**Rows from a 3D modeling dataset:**
----
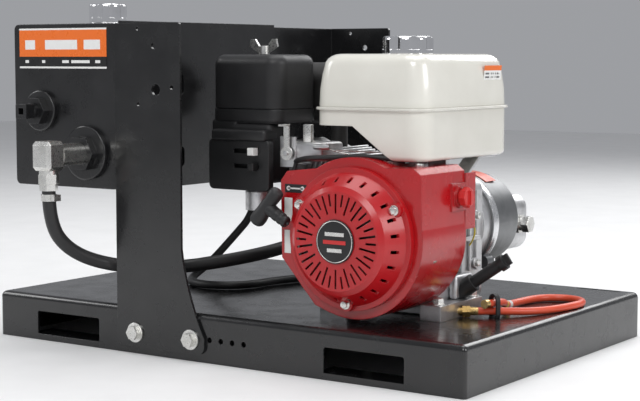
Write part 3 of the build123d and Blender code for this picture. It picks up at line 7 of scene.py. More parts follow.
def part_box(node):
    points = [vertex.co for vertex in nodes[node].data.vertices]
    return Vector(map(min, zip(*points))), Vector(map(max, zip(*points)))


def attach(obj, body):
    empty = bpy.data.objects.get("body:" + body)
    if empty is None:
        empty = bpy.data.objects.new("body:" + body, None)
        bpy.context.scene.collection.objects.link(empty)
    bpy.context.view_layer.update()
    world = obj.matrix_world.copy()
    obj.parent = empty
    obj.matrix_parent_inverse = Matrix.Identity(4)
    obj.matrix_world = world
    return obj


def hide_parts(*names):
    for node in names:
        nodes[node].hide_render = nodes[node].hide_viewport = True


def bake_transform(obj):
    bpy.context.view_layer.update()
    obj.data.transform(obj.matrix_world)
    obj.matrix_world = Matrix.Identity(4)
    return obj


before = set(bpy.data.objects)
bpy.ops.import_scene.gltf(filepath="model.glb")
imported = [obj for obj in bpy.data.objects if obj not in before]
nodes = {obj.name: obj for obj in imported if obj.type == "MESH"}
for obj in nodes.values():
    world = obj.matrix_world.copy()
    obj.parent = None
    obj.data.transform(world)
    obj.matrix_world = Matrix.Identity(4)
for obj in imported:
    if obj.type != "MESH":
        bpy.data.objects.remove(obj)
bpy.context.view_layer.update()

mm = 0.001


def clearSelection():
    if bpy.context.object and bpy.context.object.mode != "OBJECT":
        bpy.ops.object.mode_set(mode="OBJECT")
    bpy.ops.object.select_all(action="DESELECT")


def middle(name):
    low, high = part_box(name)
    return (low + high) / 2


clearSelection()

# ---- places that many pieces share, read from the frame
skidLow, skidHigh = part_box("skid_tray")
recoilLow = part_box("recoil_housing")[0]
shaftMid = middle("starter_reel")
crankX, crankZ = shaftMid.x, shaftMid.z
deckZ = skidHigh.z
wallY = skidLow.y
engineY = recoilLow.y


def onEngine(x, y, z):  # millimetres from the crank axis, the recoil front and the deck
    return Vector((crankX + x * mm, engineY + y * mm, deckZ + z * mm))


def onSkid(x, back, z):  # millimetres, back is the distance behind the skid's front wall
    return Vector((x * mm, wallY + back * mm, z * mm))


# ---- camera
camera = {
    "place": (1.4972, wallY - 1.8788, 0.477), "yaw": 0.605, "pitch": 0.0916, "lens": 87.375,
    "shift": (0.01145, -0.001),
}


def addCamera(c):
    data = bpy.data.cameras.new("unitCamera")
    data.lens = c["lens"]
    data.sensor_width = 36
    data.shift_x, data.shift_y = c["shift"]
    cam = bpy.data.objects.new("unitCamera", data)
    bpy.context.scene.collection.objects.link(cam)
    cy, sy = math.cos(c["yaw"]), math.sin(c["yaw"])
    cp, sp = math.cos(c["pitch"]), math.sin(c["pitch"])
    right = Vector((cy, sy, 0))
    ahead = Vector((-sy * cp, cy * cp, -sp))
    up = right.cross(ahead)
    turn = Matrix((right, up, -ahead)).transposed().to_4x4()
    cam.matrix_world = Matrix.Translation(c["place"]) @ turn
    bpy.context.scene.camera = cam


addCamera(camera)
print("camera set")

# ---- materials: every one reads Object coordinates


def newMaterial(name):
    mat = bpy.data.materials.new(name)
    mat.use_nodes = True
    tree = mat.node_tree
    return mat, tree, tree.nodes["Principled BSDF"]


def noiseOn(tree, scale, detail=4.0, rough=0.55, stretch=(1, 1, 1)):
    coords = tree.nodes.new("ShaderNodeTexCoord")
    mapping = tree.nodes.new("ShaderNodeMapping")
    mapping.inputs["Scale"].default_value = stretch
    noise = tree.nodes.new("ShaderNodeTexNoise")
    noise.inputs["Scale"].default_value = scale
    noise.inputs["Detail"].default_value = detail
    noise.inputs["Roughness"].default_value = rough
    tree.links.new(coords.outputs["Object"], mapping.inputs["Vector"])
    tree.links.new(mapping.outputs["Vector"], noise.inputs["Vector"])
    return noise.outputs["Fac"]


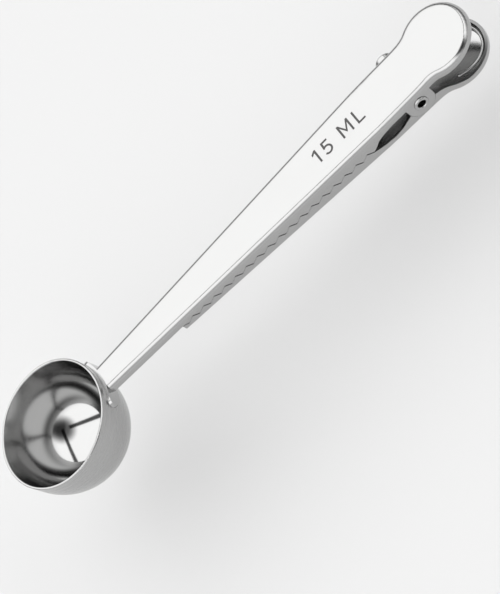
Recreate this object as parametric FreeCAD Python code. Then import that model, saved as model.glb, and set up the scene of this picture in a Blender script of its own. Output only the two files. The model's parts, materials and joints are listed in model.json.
----
**Work instructions:**
Write out every record, exactly as written.

**Solution:**
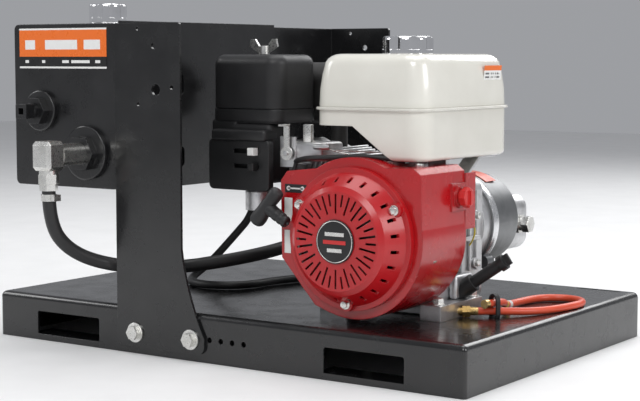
Write part 3 of the build123d and Blender code for this picture. It picks up at line 7 of scene.py. More parts follow.
def part_box(node):
    points = [vertex.co for vertex in nodes[node].data.vertices]
    return Vector(map(min, zip(*points))), Vector(map(max, zip(*points)))


def attach(obj, body):
    empty = bpy.data.objects.get("body:" + body)
    if empty is None:
        empty = bpy.data.objects.new("body:" + body, None)
        bpy.context.scene.collection.objects.link(empty)
    bpy.context.view_layer.update()
    world = obj.matrix_world.copy()
    obj.parent = empty
    obj.matrix_parent_inverse = Matrix.Identity(4)
    obj.matrix_world = world
    return obj


def hide_parts(*names):
    for node in names:
        nodes[node].hide_render = nodes[node].hide_viewport = True


def bake_transform(obj):
    bpy.context.view_layer.update()
    obj.data.transform(obj.matrix_world)
    obj.matrix_world = Matrix.Identity(4)
    return obj


before = set(bpy.data.objects)
bpy.ops.import_scene.gltf(filepath="model.glb")
imported = [obj for obj in bpy.data.objects if obj not in before]
nodes = {obj.name: obj for obj in imported if obj.type == "MESH"}
for obj in nodes.values():
    world = obj.matrix_world.copy()
    obj.parent = None
    obj.data.transform(world)
    obj.matrix_world = Matrix.Identity(4)
for obj in imported:
    if obj.type != "MESH":
        bpy.data.objects.remove(obj)
bpy.context.view_layer.update()

mm = 0.001


def clearSelection():
    if bpy.context.object and bpy.context.object.mode != "OBJECT":
        bpy.ops.object.mode_set(mode="OBJECT")
    bpy.ops.object.select_all(action="DESELECT")


def middle(name):
    low, high = part_box(name)
    return (low + high) / 2


clearSelection()

# ---- places that many pieces share, read from the frame
skidLow, skidHigh = part_box("skid_tray")
recoilLow = part_box("recoil_housing")[0]
shaftMid = middle("starter_reel")
crankX, crankZ = shaftMid.x, shaftMid.z
deckZ = skidHigh.z
wallY = skidLow.y
engineY = recoilLow.y


def onEngine(x, y, z):  # millimetres from the crank axis, the recoil front and the deck
    return Vector((crankX + x * mm, engineY + y * mm, deckZ + z * mm))


def onSkid(x, back, z):  # millimetres, back is the distance behind the skid's front wall
    return Vector((x * mm, wallY + back * mm, z * mm))


# ---- camera
camera = {
    "place": (1.4972, wallY - 1.8788, 0.477), "yaw": 0.605, "pitch": 0.0916, "lens": 87.375,
    "shift": (0.01145, -0.001),
}


def addCamera(c):
    data = bpy.data.cameras.new("unitCamera")
    data.lens = c["lens"]
    data.sensor_width = 36
    data.shift_x, data.shift_y = c["shift"]
    cam = bpy.data.objects.new("unitCamera", data)
    bpy.context.scene.collection.objects.link(cam)
    cy, sy = math.cos(c["yaw"]), math.sin(c["yaw"])
    cp, sp = math.cos(c["pitch"]), math.sin(c["pitch"])
    right = Vector((cy, sy, 0))
    ahead = Vector((-sy * cp, cy * cp, -sp))
    up = right.cross(ahead)
    turn = Matrix((right, up, -ahead)).transposed().to_4x4()
    cam.matrix_world = Matrix.Translation(c["place"]) @ turn
    bpy.context.scene.camera = cam


addCamera(camera)
print("camera set")

# ---- materials: every one reads Object coordinates


def newMaterial(name):
    mat = bpy.data.materials.new(name)
    mat.use_nodes = True
    tree = mat.node_tree
    return mat, tree, tree.nodes["Principled BSDF"]


def noiseOn(tree, scale, detail=4.0, rough=0.55, stretch=(1, 1, 1)):
    coords = tree.nodes.new("ShaderNodeTexCoord")
    mapping = tree.nodes.new("ShaderNodeMapping")
    mapping.inputs["Scale"].default_value = stretch
    noise = tree.nodes.new("ShaderNodeTexNoise")
    noise.inputs["Scale"].default_value = scale
    noise.inputs["Detail"].default_value = detail
    noise.inputs["Roughness"].default_value = rough
    tree.links.new(coords.outputs["Object"], mapping.inputs["Vector"])
    tree.links.new(mapping.outputs["Vector"], noise.inputs["Vector"])
    return noise.outputs["Fac"]


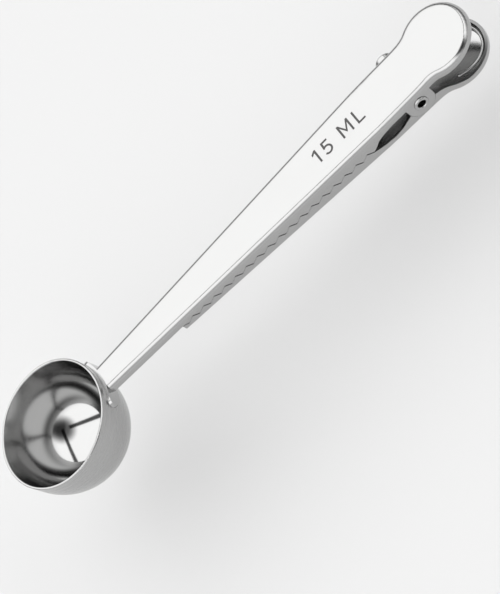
Recreate this object as parametric FreeCAD Python code. Then import that model, saved as model.glb, and set up the scene of this picture in a Blender script of its own. Output only the two files. The model's parts, materials and joints are listed in model.json.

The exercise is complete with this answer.